### TASK PROMPT
Return the complete listing that follows, with each line reproduced exactly.

— begin SOURCE EXCERPT —

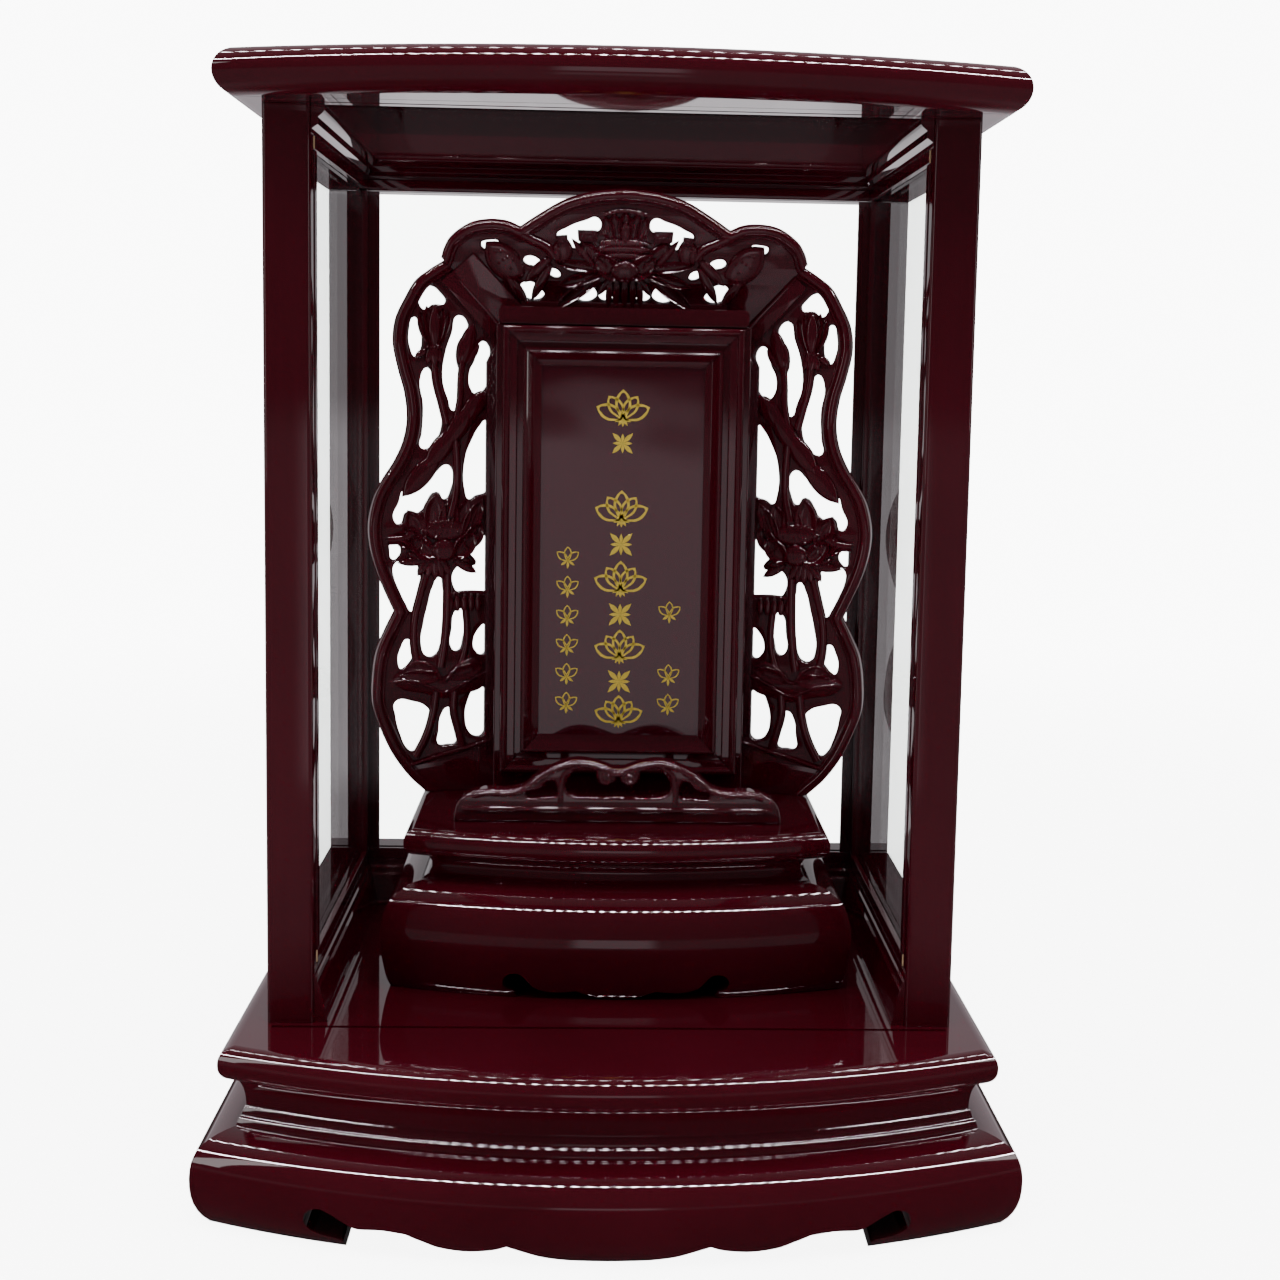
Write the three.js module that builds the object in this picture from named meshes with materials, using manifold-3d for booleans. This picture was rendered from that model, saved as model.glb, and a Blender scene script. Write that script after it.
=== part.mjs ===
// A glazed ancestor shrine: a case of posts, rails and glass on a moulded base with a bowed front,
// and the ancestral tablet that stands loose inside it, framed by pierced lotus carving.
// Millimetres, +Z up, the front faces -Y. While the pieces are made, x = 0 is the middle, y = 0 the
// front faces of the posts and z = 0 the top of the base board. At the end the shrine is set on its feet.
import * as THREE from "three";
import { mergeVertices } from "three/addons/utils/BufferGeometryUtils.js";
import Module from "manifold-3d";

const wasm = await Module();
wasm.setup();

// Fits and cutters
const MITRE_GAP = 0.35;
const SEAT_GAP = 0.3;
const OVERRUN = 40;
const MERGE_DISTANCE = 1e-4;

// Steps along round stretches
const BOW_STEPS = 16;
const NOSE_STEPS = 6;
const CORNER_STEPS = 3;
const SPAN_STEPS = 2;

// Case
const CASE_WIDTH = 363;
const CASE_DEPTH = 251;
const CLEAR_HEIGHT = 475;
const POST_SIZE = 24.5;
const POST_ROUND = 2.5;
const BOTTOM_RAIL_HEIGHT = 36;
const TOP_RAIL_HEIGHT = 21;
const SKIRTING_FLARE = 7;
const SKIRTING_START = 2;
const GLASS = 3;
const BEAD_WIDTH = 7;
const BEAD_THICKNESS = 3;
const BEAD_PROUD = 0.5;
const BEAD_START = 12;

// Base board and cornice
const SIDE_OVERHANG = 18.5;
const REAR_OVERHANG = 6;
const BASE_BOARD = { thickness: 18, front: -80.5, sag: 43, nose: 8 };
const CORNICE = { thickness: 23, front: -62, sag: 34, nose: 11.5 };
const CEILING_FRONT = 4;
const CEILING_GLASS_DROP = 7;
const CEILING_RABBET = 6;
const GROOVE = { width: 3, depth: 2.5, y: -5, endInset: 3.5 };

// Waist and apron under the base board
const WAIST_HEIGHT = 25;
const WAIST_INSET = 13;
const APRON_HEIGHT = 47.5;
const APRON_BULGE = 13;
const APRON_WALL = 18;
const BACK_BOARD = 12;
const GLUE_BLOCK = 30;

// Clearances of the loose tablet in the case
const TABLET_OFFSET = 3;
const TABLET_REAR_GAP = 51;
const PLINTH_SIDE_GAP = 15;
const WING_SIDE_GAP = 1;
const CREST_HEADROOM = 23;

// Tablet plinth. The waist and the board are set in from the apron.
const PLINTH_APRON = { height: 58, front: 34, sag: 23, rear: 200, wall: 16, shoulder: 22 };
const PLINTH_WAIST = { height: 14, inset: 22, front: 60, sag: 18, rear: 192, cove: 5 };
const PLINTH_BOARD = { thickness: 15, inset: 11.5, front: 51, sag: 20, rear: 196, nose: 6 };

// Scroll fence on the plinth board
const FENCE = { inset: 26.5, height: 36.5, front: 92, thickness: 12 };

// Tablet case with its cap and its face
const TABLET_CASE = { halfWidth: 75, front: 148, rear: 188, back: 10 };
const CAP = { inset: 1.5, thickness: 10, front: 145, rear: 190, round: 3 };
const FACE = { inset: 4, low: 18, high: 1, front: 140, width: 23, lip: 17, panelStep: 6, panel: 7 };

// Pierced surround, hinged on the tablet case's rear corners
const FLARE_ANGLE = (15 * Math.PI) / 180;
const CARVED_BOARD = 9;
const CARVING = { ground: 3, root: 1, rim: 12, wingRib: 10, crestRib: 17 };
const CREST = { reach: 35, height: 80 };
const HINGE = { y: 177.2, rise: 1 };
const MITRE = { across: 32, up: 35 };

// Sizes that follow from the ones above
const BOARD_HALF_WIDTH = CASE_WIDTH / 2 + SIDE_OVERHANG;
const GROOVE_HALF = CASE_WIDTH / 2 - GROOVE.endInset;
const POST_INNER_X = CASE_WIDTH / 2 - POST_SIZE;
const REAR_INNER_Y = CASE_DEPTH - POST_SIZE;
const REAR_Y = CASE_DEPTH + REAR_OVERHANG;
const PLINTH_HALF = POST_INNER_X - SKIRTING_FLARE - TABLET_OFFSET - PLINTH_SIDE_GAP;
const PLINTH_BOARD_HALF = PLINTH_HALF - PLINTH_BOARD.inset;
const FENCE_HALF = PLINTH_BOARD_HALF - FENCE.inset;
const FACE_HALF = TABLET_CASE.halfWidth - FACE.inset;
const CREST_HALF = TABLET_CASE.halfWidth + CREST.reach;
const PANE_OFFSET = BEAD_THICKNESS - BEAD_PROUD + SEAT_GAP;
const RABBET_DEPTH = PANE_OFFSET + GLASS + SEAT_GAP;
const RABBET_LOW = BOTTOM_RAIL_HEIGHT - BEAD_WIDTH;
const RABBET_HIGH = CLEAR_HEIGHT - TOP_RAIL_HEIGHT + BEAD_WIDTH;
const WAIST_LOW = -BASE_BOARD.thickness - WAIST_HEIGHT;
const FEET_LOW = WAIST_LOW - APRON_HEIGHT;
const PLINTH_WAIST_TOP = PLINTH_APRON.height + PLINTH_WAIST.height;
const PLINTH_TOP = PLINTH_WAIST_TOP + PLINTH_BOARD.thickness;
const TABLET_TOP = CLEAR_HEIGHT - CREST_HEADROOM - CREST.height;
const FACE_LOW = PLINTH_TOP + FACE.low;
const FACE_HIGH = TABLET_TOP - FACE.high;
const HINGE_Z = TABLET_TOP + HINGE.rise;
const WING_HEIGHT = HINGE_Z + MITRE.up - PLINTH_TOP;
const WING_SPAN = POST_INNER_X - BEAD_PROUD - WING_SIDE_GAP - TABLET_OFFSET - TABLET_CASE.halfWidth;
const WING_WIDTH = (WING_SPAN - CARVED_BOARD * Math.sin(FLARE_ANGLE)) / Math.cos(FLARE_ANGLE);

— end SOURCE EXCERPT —

### COMPLETED EXERCISE
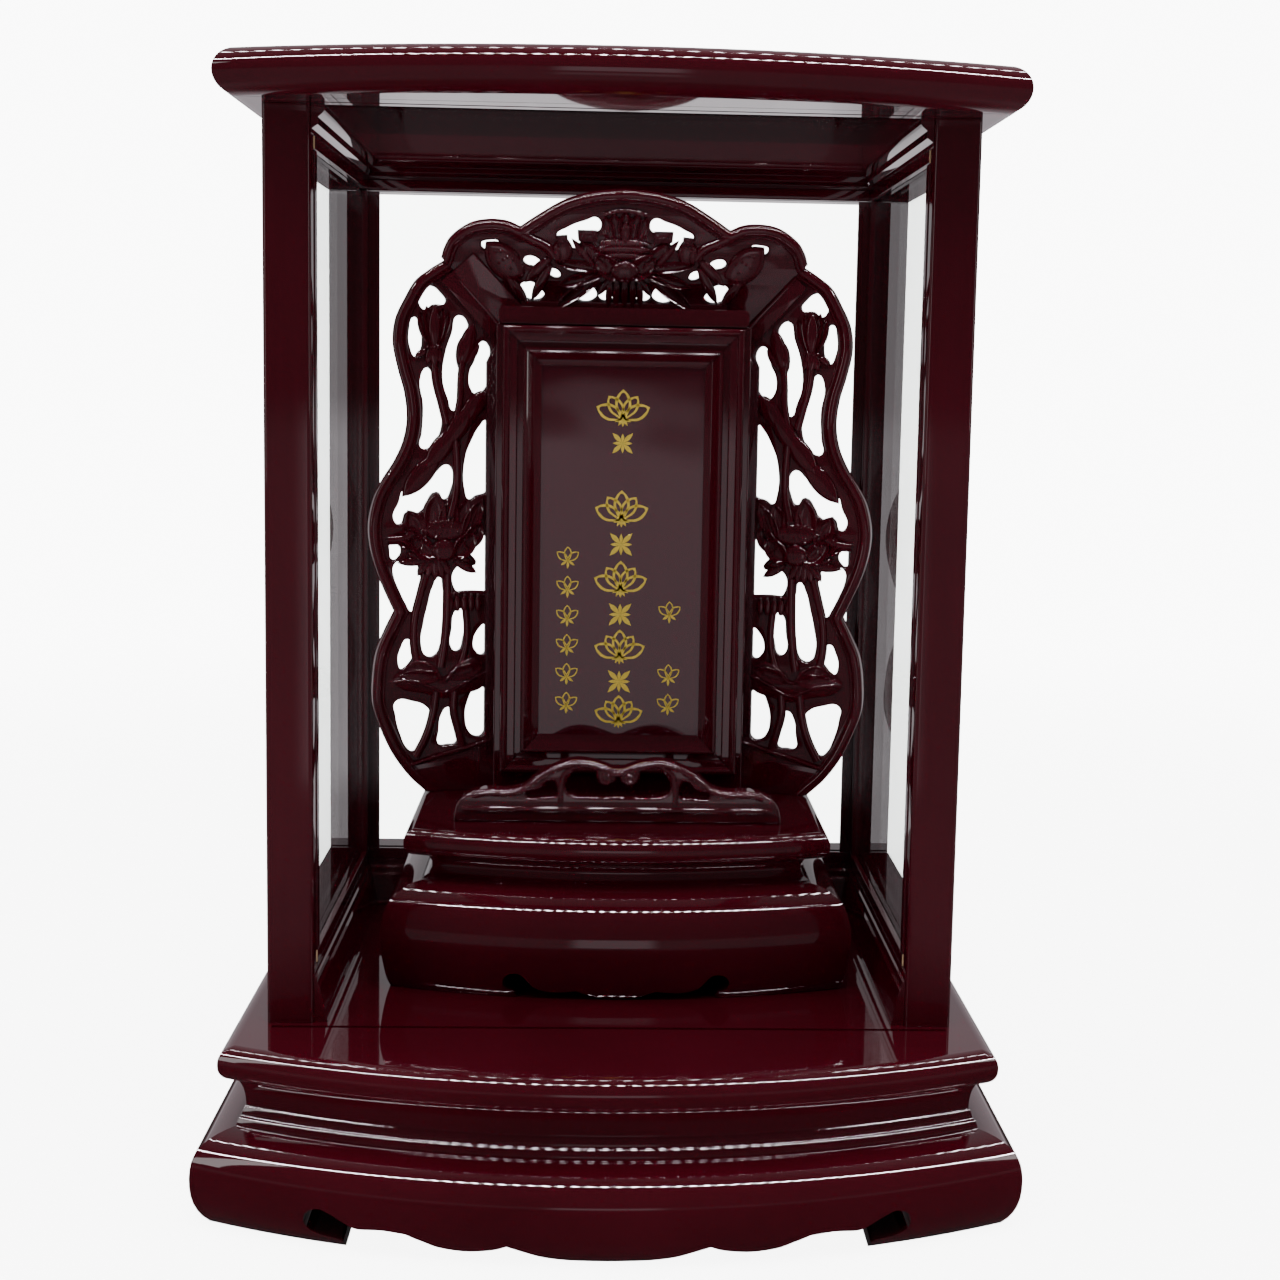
Write the three.js module that builds the object in this picture from named meshes with materials, using manifold-3d for booleans. This picture was rendered from that model, saved as model.glb, and a Blender scene script. Write that script after it.
=== part.mjs ===
// A glazed ancestor shrine: a case of posts, rails and glass on a moulded base with a bowed front,
// and the ancestral tablet that stands loose inside it, framed by pierced lotus carving.
// Millimetres, +Z up, the front faces -Y. While the pieces are made, x = 0 is the middle, y = 0 the
// front faces of the posts and z = 0 the top of the base board. At the end the shrine is set on its feet.
import * as THREE from "three";
import { mergeVertices } from "three/addons/utils/BufferGeometryUtils.js";
import Module from "manifold-3d";

const wasm = await Module();
wasm.setup();

// Fits and cutters
const MITRE_GAP = 0.35;
const SEAT_GAP = 0.3;
const OVERRUN = 40;
const MERGE_DISTANCE = 1e-4;

// Steps along round stretches
const BOW_STEPS = 16;
const NOSE_STEPS = 6;
const CORNER_STEPS = 3;
const SPAN_STEPS = 2;

// Case
const CASE_WIDTH = 363;
const CASE_DEPTH = 251;
const CLEAR_HEIGHT = 475;
const POST_SIZE = 24.5;
const POST_ROUND = 2.5;
const BOTTOM_RAIL_HEIGHT = 36;
const TOP_RAIL_HEIGHT = 21;
const SKIRTING_FLARE = 7;
const SKIRTING_START = 2;
const GLASS = 3;
const BEAD_WIDTH = 7;
const BEAD_THICKNESS = 3;
const BEAD_PROUD = 0.5;
const BEAD_START = 12;

// Base board and cornice
const SIDE_OVERHANG = 18.5;
const REAR_OVERHANG = 6;
const BASE_BOARD = { thickness: 18, front: -80.5, sag: 43, nose: 8 };
const CORNICE = { thickness: 23, front: -62, sag: 34, nose: 11.5 };
const CEILING_FRONT = 4;
const CEILING_GLASS_DROP = 7;
const CEILING_RABBET = 6;
const GROOVE = { width: 3, depth: 2.5, y: -5, endInset: 3.5 };

// Waist and apron under the base board
const WAIST_HEIGHT = 25;
const WAIST_INSET = 13;
const APRON_HEIGHT = 47.5;
const APRON_BULGE = 13;
const APRON_WALL = 18;
const BACK_BOARD = 12;
const GLUE_BLOCK = 30;

// Clearances of the loose tablet in the case
const TABLET_OFFSET = 3;
const TABLET_REAR_GAP = 51;
const PLINTH_SIDE_GAP = 15;
const WING_SIDE_GAP = 1;
const CREST_HEADROOM = 23;

// Tablet plinth. The waist and the board are set in from the apron.
const PLINTH_APRON = { height: 58, front: 34, sag: 23, rear: 200, wall: 16, shoulder: 22 };
const PLINTH_WAIST = { height: 14, inset: 22, front: 60, sag: 18, rear: 192, cove: 5 };
const PLINTH_BOARD = { thickness: 15, inset: 11.5, front: 51, sag: 20, rear: 196, nose: 6 };

// Scroll fence on the plinth board
const FENCE = { inset: 26.5, height: 36.5, front: 92, thickness: 12 };

// Tablet case with its cap and its face
const TABLET_CASE = { halfWidth: 75, front: 148, rear: 188, back: 10 };
const CAP = { inset: 1.5, thickness: 10, front: 145, rear: 190, round: 3 };
const FACE = { inset: 4, low: 18, high: 1, front: 140, width: 23, lip: 17, panelStep: 6, panel: 7 };

// Pierced surround, hinged on the tablet case's rear corners
const FLARE_ANGLE = (15 * Math.PI) / 180;
const CARVED_BOARD = 9;
const CARVING = { ground: 3, root: 1, rim: 12, wingRib: 10, crestRib: 17 };
const CREST = { reach: 35, height: 80 };
const HINGE = { y: 177.2, rise: 1 };
const MITRE = { across: 32, up: 35 };

// Sizes that follow from the ones above
const BOARD_HALF_WIDTH = CASE_WIDTH / 2 + SIDE_OVERHANG;
const GROOVE_HALF = CASE_WIDTH / 2 - GROOVE.endInset;
const POST_INNER_X = CASE_WIDTH / 2 - POST_SIZE;
const REAR_INNER_Y = CASE_DEPTH - POST_SIZE;
const REAR_Y = CASE_DEPTH + REAR_OVERHANG;
const PLINTH_HALF = POST_INNER_X - SKIRTING_FLARE - TABLET_OFFSET - PLINTH_SIDE_GAP;
const PLINTH_BOARD_HALF = PLINTH_HALF - PLINTH_BOARD.inset;
const FENCE_HALF = PLINTH_BOARD_HALF - FENCE.inset;
const FACE_HALF = TABLET_CASE.halfWidth - FACE.inset;
const CREST_HALF = TABLET_CASE.halfWidth + CREST.reach;
const PANE_OFFSET = BEAD_THICKNESS - BEAD_PROUD + SEAT_GAP;
const RABBET_DEPTH = PANE_OFFSET + GLASS + SEAT_GAP;
const RABBET_LOW = BOTTOM_RAIL_HEIGHT - BEAD_WIDTH;
const RABBET_HIGH = CLEAR_HEIGHT - TOP_RAIL_HEIGHT + BEAD_WIDTH;
const WAIST_LOW = -BASE_BOARD.thickness - WAIST_HEIGHT;
const FEET_LOW = WAIST_LOW - APRON_HEIGHT;
const PLINTH_WAIST_TOP = PLINTH_APRON.height + PLINTH_WAIST.height;
const PLINTH_TOP = PLINTH_WAIST_TOP + PLINTH_BOARD.thickness;
const TABLET_TOP = CLEAR_HEIGHT - CREST_HEADROOM - CREST.height;
const FACE_LOW = PLINTH_TOP + FACE.low;
const FACE_HIGH = TABLET_TOP - FACE.high;
const HINGE_Z = TABLET_TOP + HINGE.rise;
const WING_HEIGHT = HINGE_Z + MITRE.up - PLINTH_TOP;
const WING_SPAN = POST_INNER_X - BEAD_PROUD - WING_SIDE_GAP - TABLET_OFFSET - TABLET_CASE.halfWidth;
const WING_WIDTH = (WING_SPAN - CARVED_BOARD * Math.sin(FLARE_ANGLE)) / Math.cos(FLARE_ANGLE);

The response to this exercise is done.